Understanding manufactured consent gives you a powerful tool for reading any media landscape more critically. It moves you from asking “is this true?” (a useful but insufficient question) to asking “what’s missing?” - which is often where the real manipulation happens.

The most effective form of propaganda isn’t the lie. It’s the omission. It’s the story that never gets covered, the perspective that never gets aired, the question that never gets asked. Confirmation bias keeps you satisfied with the information you’re given. Manufactured consent explains why you’re given it in the first place.

The concept also helps you recognise why simply “being informed” isn’t enough. If your information comes through a structurally filtered system, being well-informed might just mean being well-filtered. The defence isn’t to stop reading the news. It’s to read widely, seek out sources that operate outside the dominant filters, and always ask: what would this story look like if it were told by someone with different interests?

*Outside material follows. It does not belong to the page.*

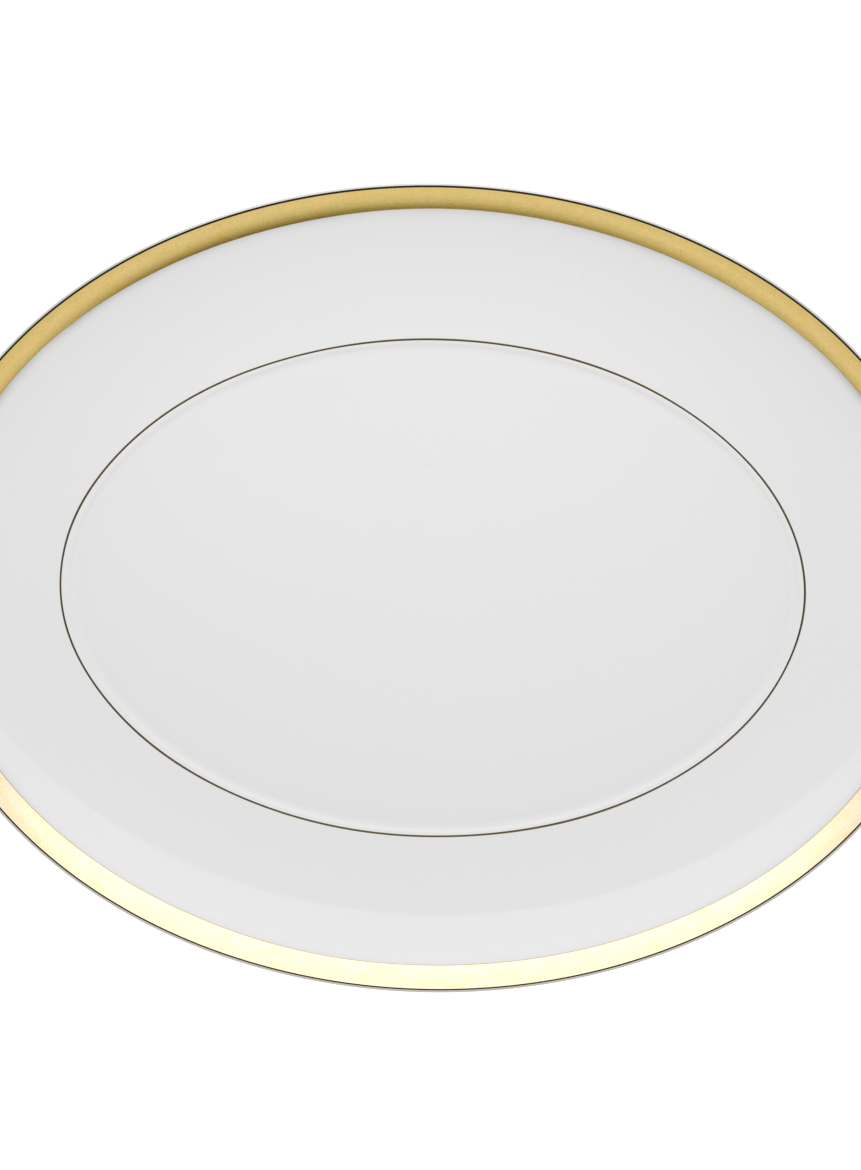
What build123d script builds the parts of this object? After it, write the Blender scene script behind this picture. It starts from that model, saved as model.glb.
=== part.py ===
"""Large oval china serving platter with a gilt rim band and a fine gilt line round the well.

The platter is one fired piece: a porcelain body on a foot ring, a clear glaze over all of it but
the ring's tip, and gold decoration fired on top of the glaze.  Each layer is a solid of its own.

Millimetres.  Origin: middle of the plane the foot ring stands on.  +X runs along the platter,
+Y across it, +Z up.  Everything follows one cross-section, carried round an oval outline made of
tangent arcs, so every arc of the rim is an exact surface of revolution.
"""
from build123d import *
from math import asin, atan2, cos, degrees, hypot, radians, sin
import os

os.makedirs("parts", exist_ok=True)

# ---- driving dimensions -----------------------------------------------------------------------
LENGTH = 410.0                  # overall, along X
WIDTH = 315.6                   # overall, along Y
HEIGHT = 33.0                   # table to the crest of the glazed rim
OVAL_JOINTS = (24.0, 48.0, 71.0)    # degrees round the first quarter where the outline's arcs meet

# cross-section; insets are measured inwards from the outermost edge
RIM_INSET = WIDTH * 0.1915      # to the fine line at the foot of the sloping rim
LIP_RADIUS = 1.1                # rounding of the rim's edge
BASE_THICKNESS = 4.6            # in the middle, glaze included
RECESS_HEIGHT = 4.5             # underside of the base above the table
RIM_FOOT_THICKNESS = 5.2        # at the foot of the sloping rim, glaze included

# shallow relief at the foot of the rim, going inwards: a small crest, a gutter, a crowned well
CREST_SLOPE = 3.0               # degrees, where the rim begins to climb
CREST_RADIUS = 5.0
VERGE_SLOPE = 30.0              # steepest part of the little step down into the gutter
GUTTER_RADIUS = 5.5
CROWN_SLOPE = 5.0               # the well's rise out of the gutter
CROWN_RUN = WIDTH * 0.016       # how far that rise reaches

# foot ring
FOOT_OUTER_INSET = RIM_INSET + 1.5
FOOT_ROOT_WIDTH = 8.5
FOOT_TIP_WIDTH = 4.0
FOOT_DRAFT = 1.3                # the outer flank leans in by this much on its way down
FOOT_FILLET = 2.2
FOOT_TIP_ROUND = 0.9
UNDERSIDE_SLOPE = 6.0           # degrees, underside of the rim where it reaches the foot ring

# coats
GLAZE = 0.35                    # thickness of the glaze
GLAZE_STOP = 1.3                # the glaze ends this high above the table; the tip is bare
GOLD = 0.2                      # thickness given to the fired gold, far more than the real film
BAND_INSET = 10.4               # inner edge of the broad gold band
BAND_OVER_CREST = 10.0          # degrees the band runs past the crest of the lip
HAIRLINE_WIDTH = 0.8

# ---- values worked out from those -------------------------------------------------------------
CROWN_RADIUS = CROWN_RUN / sin(radians(CROWN_SLOPE))
WELL_LEVEL = RECESS_HEIGHT + BASE_THICKNESS
FOOT_INNER_INSET = FOOT_OUTER_INSET + FOOT_ROOT_WIDTH
REACH = 2 * HEIGHT              # a length safely larger than any section feature's height


def up_normal(slope):
    """Unit vector square to a surface that climbs outwards at this slope."""
    return Vector(-sin(radians(slope)), cos(radians(slope)))


def bend(start, slope, new_slope, radius, rise):
    """Arc that leaves start at one slope and ends at another; rise +1 humps up, -1 hollows down."""
    centre = start - up_normal(slope) * radius * rise
    middle = centre + up_normal((slope + new_slope) / 2) * radius * rise
    end = centre + up_normal(new_slope) * radius * rise
    return ThreePointArc(start, middle, end), end


# ---- oval outline -----------------------------------------------------------------------------
def ellipse_radius(turn):
    """Radius of curvature of the matching ellipse where its normal points this way."""
    a, b = LENGTH / 2, WIDTH / 2
    reach = hypot(a * cos(radians(turn)), b * sin(radians(turn)))
    return a * a * b * b / reach ** 3


def oval_radii():
    """Radii of one quarter's arcs, end to side; the outer two are solved to meet both spans."""
    turns = (0.0,) + OVAL_JOINTS + (90.0,)
    spans_x = [cos(radians(p)) - cos(radians(q)) for p, q in zip(turns, turns[1:])]
    spans_y = [sin(radians(q)) - sin(radians(p)) for p, q in zip(turns, turns[1:])]
    inner = [ellipse_radius((p + q) / 2) for p, q in zip(turns[1:], turns[2:-1])]
    left_x = LENGTH / 2 - sum(r * s for r, s in zip(inner, spans_x[1:-1]))
    left_y = WIDTH / 2 - sum(r * s for r, s in zip(inner, spans_y[1:-1]))
    scale = spans_x[0] * spans_y[-1] - spans_x[-1] * spans_y[0]
    end = (left_x * spans_y[-1] - spans_x[-1] * left_y) / scale
    side = (spans_x[0] * left_y - left_x * spans_y[0]) / scale
    return [end] + inner + [side]


def oval_arcs():
    """Centre, radius, first and last angle of every arc, anticlockwise from the +X end."""
    radii = oval_radii()
    around = (radii + radii[-2:0:-1]) * 2
    rising = list(OVAL_JOINTS)
    half_turn = rising + [180 - turn for turn in reversed(rising)]
    joints = [-rising[0]] + half_turn + [180 + turn for turn in half_turn]
    arcs = []
    centre = Vector(LENGTH / 2 - radii[0], 0)
    for index, radius in enumerate(around):
        arcs.append((centre, radius, joints[index], joints[index + 1]))
        following = around[(index + 1) % len(around)]
        turn = radians(joints[index + 1])
        centre = centre + Vector(cos(turn), sin(turn)) * (radius - following)
    return arcs


def carry_round(section):
    """The ring made by carrying a section round the oval; its x is 0 at the outermost edge."""
    ring = Part()
    for centre, radius, first, last in oval_arcs():
        face = Pos(radius, 0, 0) * Plane.XZ * section
        piece = revolve(face, axis=Axis.Z, revolution_arc=last - first)
        ring += Pos(centre.X, centre.Y, 0) * Rot(0, 0, first) * piece
    return ring


def oval_plate(inset, bottom, top):
    """Flat plate filling the oval at an inset, between two heights."""
    edges = []
    for centre, radius, first, last in oval_arcs():
        edges.append(CenterArc(centre, radius - inset, first, last - first))
    return Pos(0, 0, bottom) * extrude(make_face(edges), amount=top - bottom, dir=(0, 0, 1))


# ---- cross-section ----------------------------------------------------------------------------
def section_layout():
    """Key points of the glazed skin, as a dictionary."""
    crown_sin = sin(radians(CROWN_SLOPE))
    verge_sin = sin(radians(VERGE_SLOPE))
    crest_sin = sin(radians(CREST_SLOPE))
    run = CROWN_RUN + GUTTER_RADIUS * (crown_sin + verge_sin) + CREST_RADIUS * (verge_sin - crest_sin)
    crown_inset = RIM_INSET + run
    crown, gutter_start = bend(Vector(-crown_inset, WELL_LEVEL), 0, -CROWN_SLOPE, CROWN_RADIUS, 1)
    gutter, verge = bend(gutter_start, -CROWN_SLOPE, VERGE_SLOPE, GUTTER_RADIUS, -1)
    crest, rim_foot = bend(verge, VERGE_SLOPE, CREST_SLOPE, CREST_RADIUS, 1)
    lip_centre = Vector(-LIP_RADIUS, HEIGHT - LIP_RADIUS)

    # the rim's upper face: hollow, tangent to the crest's slope and to the rounded lip
    rise = up_normal(CREST_SLOPE)
    gap = rim_foot - lip_centre
    rim_radius = (gap.dot(gap) - LIP_RADIUS ** 2) / (2 * (LIP_RADIUS - gap.dot(rise)))
    rim_centre = rim_foot + rise * rim_radius
    to_rim = (rim_centre - lip_centre).normalized()
    lip_slope = degrees(atan2(-to_rim.X, to_rim.Y))

    # the rim's underside: tangent to the lip, at a set slope where it reaches the foot ring
    under_foot = Vector(-FOOT_OUTER_INSET, rim_foot.Y - RIM_FOOT_THICKNESS)
    rise = up_normal(UNDERSIDE_SLOPE)
    gap = under_foot - lip_centre
    under_radius = (gap.dot(gap) - LIP_RADIUS ** 2) / (-2 * (gap.dot(rise) + LIP_RADIUS))
    under_centre = under_foot + rise * under_radius
    to_under = (lip_centre - under_centre).normalized()
    under_slope = degrees(atan2(-to_under.X, to_under.Y))

    # inside this the base is flat above and below
    core_inset = max(crown_inset, FOOT_INNER_INSET + FOOT_FILLET) + BASE_THICKNESS / 2
    return {
        "crown_inset": crown_inset, "core_inset": core_inset, "top": [crown, gutter, crest],
        "rim_foot": rim_foot, "rim_radius": rim_radius, "rim_centre": rim_centre,
        "lip_centre": lip_centre, "lip_slope": lip_slope,
        "under_foot": under_foot, "under_radius": under_radius, "under_slope": under_slope,
    }


LAYOUT = section_layout()


def glazed_skin():
    """Section bounded by the glaze's outside; its foot reaches one glaze thickness too low."""
    edges = list(LAYOUT["top"])
    rim, lip_start = bend(LAYOUT["rim_foot"], CREST_SLOPE, LAYOUT["lip_slope"], LAYOUT["rim_radius"], -1)
    lip, lip_end = bend(lip_start, LAYOUT["lip_slope"], LAYOUT["under_slope"], LIP_RADIUS, 1)
    underside, foot = bend(lip_end, LAYOUT["under_slope"], UNDERSIDE_SLOPE - 180, LAYOUT["under_radius"], 1)
    edges += [rim, lip, underside]

    tip_outer = foot.X - FOOT_DRAFT
    inner_end = -LAYOUT["core_inset"] - REACH
    corners = [
        foot,
        Vector(tip_outer, -GLAZE),
        Vector(tip_outer - FOOT_TIP_WIDTH, -GLAZE),
        Vector(-FOOT_INNER_INSET, RECESS_HEIGHT),
        Vector(inner_end, RECESS_HEIGHT),
        Vector(inner_end, WELL_LEVEL),
        Vector(-LAYOUT["crown_inset"], WELL_LEVEL),
    ]
    for here, there in zip(corners, corners[1:]):
        edges.append(Line(here, there))
    face = make_face(edges)
    root = [corners[0], corners[3]]
    tip = [corners[1], corners[2]]
    for points, radius in ((root, FOOT_FILLET), (tip, FOOT_TIP_ROUND)):
        for point in points:
            nearest = face.vertices().sort_by_distance(Vertex(point.X, point.Y, 0))[0]
            face = fillet(nearest, radius)
    return face


def block(left, right, bottom, top):
    """Rectangle between two section x values and two heights."""
    return Pos((left + right) / 2, (bottom + top) / 2) * Rectangle(right - left, top - bottom)


SKIN = glazed_skin()
BISCUIT = offset(SKIN, amount=-GLAZE)
GILT_SKIN = offset(SKIN, amount=GOLD)
CORE_X = -LAYOUT["core_inset"]
FOOT_MIDDLE_X = LAYOUT["under_foot"].X - FOOT_DRAFT - FOOT_TIP_WIDTH / 2
COAT = SKIN - BISCUIT


def body_section():
    """Biscuit porcelain; its foot tip is the only part that stays bare."""
    return BISCUIT & block(CORE_X, REACH, 0, REACH)


def outer_glaze_section():
    """Glaze over the well and rim, round the lip, and down to the foot ring's outer flank."""
    upper = COAT & block(CORE_X, REACH, WELL_LEVEL - BASE_THICKNESS / 2, REACH)
    lower = COAT & block(FOOT_MIDDLE_X, REACH, GLAZE_STOP, REACH)
    return upper + lower


def recess_glaze_section():
    """Glaze on the underside, inside the foot ring."""
    return COAT & block(CORE_X, FOOT_MIDDLE_X, GLAZE_STOP, WELL_LEVEL - BASE_THICKNESS / 2)


def band_section():
    """Gold from the band's inner edge up to and just over the crest of the lip."""
    centre, radius = LAYOUT["rim_centre"], LAYOUT["rim_radius"]
    slope = degrees(asin((-BAND_INSET - centre.X) / radius))
    inward = centre - up_normal(slope) * radius
    outward = up_normal(-BAND_OVER_CREST)
    lip = LAYOUT["lip_centre"]
    corners = [
        inward - up_normal(slope) * LIP_RADIUS / 2,
        inward + up_normal(slope) * 2 * LIP_RADIUS,
        lip + outward * 3 * LIP_RADIUS,
        lip,
    ]
    window = make_face(Polyline(*corners, close=True))
    return (GILT_SKIN - SKIN) & window


def hairline_section():
    """Fine gold line on the crest at the foot of the rim."""
    level = LAYOUT["rim_foot"].Y
    window = block(-RIM_INSET - HAIRLINE_WIDTH / 2, -RIM_INSET + HAIRLINE_WIDTH / 2, level - 1, level + 1)
    return (GILT_SKIN - SKIN) & window


# ---- pieces -----------------------------------------------------------------------------------
def porcelain_body():
    plate = oval_plate(-CORE_X, RECESS_HEIGHT + GLAZE, WELL_LEVEL - GLAZE)
    return carry_round(body_section()) + plate


def glaze_outer():
    return carry_round(outer_glaze_section()) + oval_plate(-CORE_X, WELL_LEVEL - GLAZE, WELL_LEVEL)


def glaze_base_recess():
    return carry_round(recess_glaze_section()) + oval_plate(-CORE_X, RECESS_HEIGHT, RECESS_HEIGHT + GLAZE)


def gold_rim_band():
    return carry_round(band_section())


def well_hairline():
    return carry_round(hairline_section())


PIECES = [porcelain_body, glaze_outer, glaze_base_recess, gold_rim_band, well_hairline]

for piece in PIECES:
    solid = piece().clean()
    solid.label = piece.__name__
    export_step(solid, f"parts/{piece.__name__}.step")
    size = solid.bounding_box().size
    print(f"{piece.__name__}: {len(solid.solids())} solid, {solid.volume:.0f} mm3, "
          f"{size.X:.1f} x {size.Y:.1f} x {size.Z:.1f}")
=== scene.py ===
"""Looks for the oval china platter: white glazed porcelain, a fired gold rim band and a fine gold
line round the well, on a white table in soft studio light, seen from straight above.

Metres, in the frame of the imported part.  Every piece is the same cross-section as the CAD piece it
stands for, carried round the platter's oval with a much finer mesh.
"""

import math

import bpy
import numpy as np
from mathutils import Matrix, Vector


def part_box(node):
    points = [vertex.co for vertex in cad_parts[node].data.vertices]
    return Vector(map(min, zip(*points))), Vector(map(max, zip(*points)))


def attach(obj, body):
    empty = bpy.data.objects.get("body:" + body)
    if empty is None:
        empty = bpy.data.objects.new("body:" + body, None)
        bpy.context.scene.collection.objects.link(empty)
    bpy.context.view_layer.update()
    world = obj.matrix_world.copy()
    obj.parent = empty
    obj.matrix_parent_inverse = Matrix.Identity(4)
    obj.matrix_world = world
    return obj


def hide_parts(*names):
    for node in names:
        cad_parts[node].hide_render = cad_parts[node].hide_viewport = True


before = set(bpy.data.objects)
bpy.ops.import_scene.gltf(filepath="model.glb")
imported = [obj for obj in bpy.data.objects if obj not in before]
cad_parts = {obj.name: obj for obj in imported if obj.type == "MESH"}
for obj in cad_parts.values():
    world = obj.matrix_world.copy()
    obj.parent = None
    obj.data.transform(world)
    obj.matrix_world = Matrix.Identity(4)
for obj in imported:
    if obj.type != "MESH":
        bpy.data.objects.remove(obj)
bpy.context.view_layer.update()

MM = 0.001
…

That question - not cynicism, not paranoia, just that question - is what the manufactured consent model is really for. Not to make you distrust everything, but to make you curious about what you’re not being shown.

How to spot it

When every major news outlet covers the same story in the same way, ask: who benefits from this framing? When certain topics are simply absent from mainstream coverage, ask: who benefits from the silence? The pattern isn't evidence of a conspiracy - it's evidence of a structure.

A thought to hold onto

The most effective propaganda doesn't tell you what to think. It tells you what to think about - and, more importantly, what not to think about at all.

Why it matters now

In an age of algorithmic feeds and platform-driven news, the filters that manufacture consent have changed shape but not substance. Understanding the structure matters more than ever.